I also find it surprising that many investors, usually single young males, do not have their finances in order before investing. There are people who have fairly high mortgages or rent, car, utility payments etc yet use up a big chunk of their paychecks for the market and then claim they are living paycheck to paycheck and finding it hard to make ends meet.
Investing with this mentality will only increase your risk.
2. Over-Confidence Risk
One of the major killers to any investor or person in general. I also call this “I know what I’m doing” risk. When times are good and the market is rising anyone can make money. We may take this as a sign that our investing strategy and acumen has greatly improved and signs of what is to come.

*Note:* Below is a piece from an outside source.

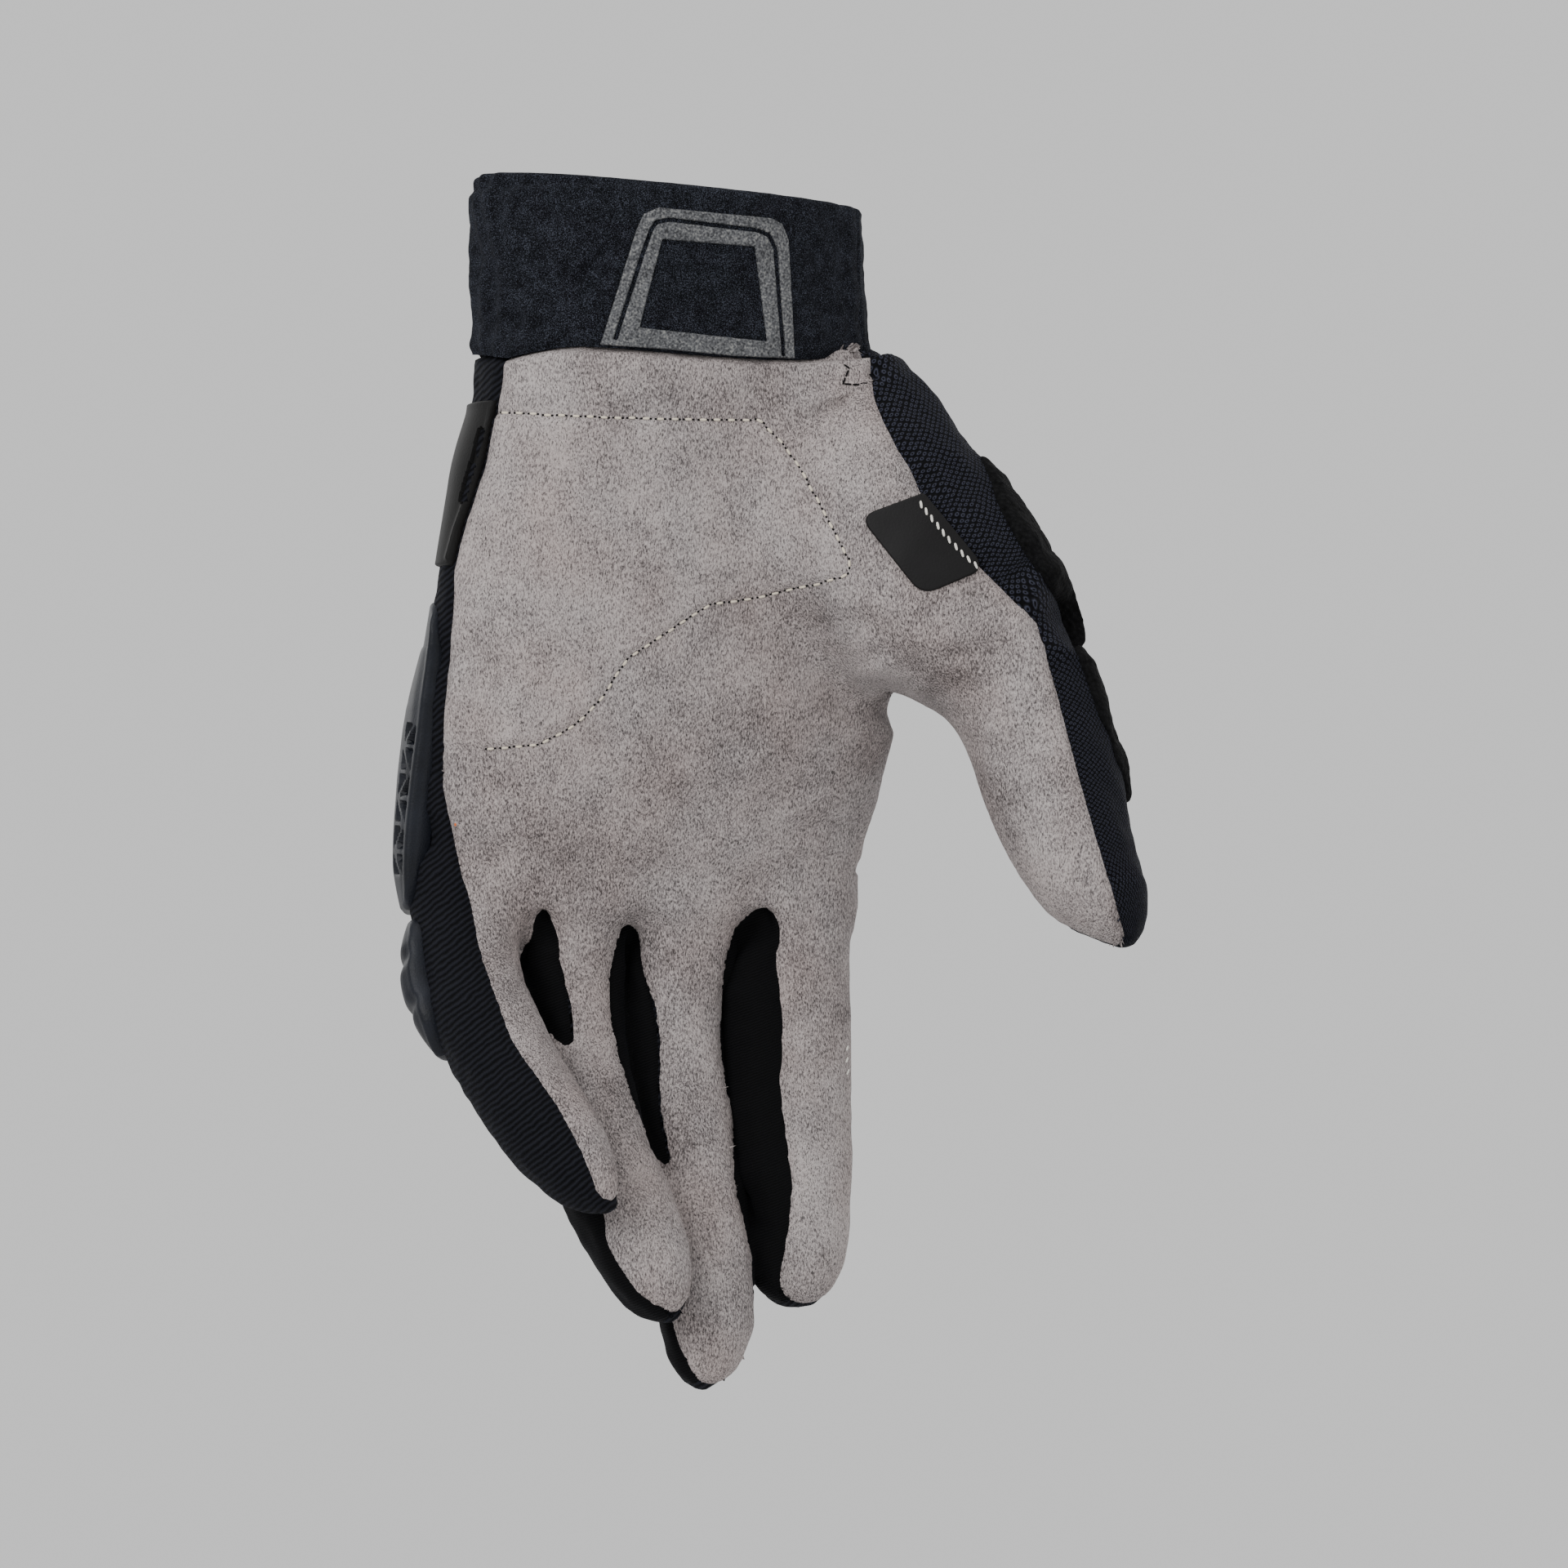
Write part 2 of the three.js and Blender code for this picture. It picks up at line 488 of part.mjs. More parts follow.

When good things happen, our heads usually get bigger, and it’s when our heads get to heavy for our necks to support, something goes wrong.
Think of 3 people that you know personally that invest. I am going to ask you a simple question.
Are you a better investor than them?
Most people would have answered yes but maybe our better halves are actually better..?
3. Asset Management Risk
So you already have your financials in order and know yourself pretty well but without proper asset management, you could be exposing yourself to additional risk.
A good poker player always makes bets or calls a bluff in conjunction to the pot size. They strictly maintain their money management and bet accordingly depending on the odds.
This is no different with our own portfolios. Do you track your portfolio in detail other than the stock price and how much gain you have?
4. Business Risk
This risk is familiar and easy to reduce. First of all, this has everything to do with whether you understand or not.
A business is considered risky due to many factors.
- Erratic cash flows
- Majority of revenues coming from one product – refer to AeroGrow, GeoEye
- Lack of management experience
- Financial insolvency
- and so on
If you understand the company and how it all stacks up, your perception of the risk will obviously differ to someone who doesn’t understand it as well.
Like I mentioned before, a smoker perfectly understands the risk involved with smoking and has a different view than the non smoker who sees far greater risk.
5. Valuation Risk
Another obvious risk. Don’t overpay, or if you decide to, don’t overpay by a ridiculous amount.
The tech bubble and the financial crisis all resulted because people believed prices couldn’t go down and basically thought a site like my blog was worth $1M and going up everyday.
When I go through companies and I don’t know what it’s worth, it ends up in the pass pile.
As Buffett has said regularly, risk comes from not knowing or understanding.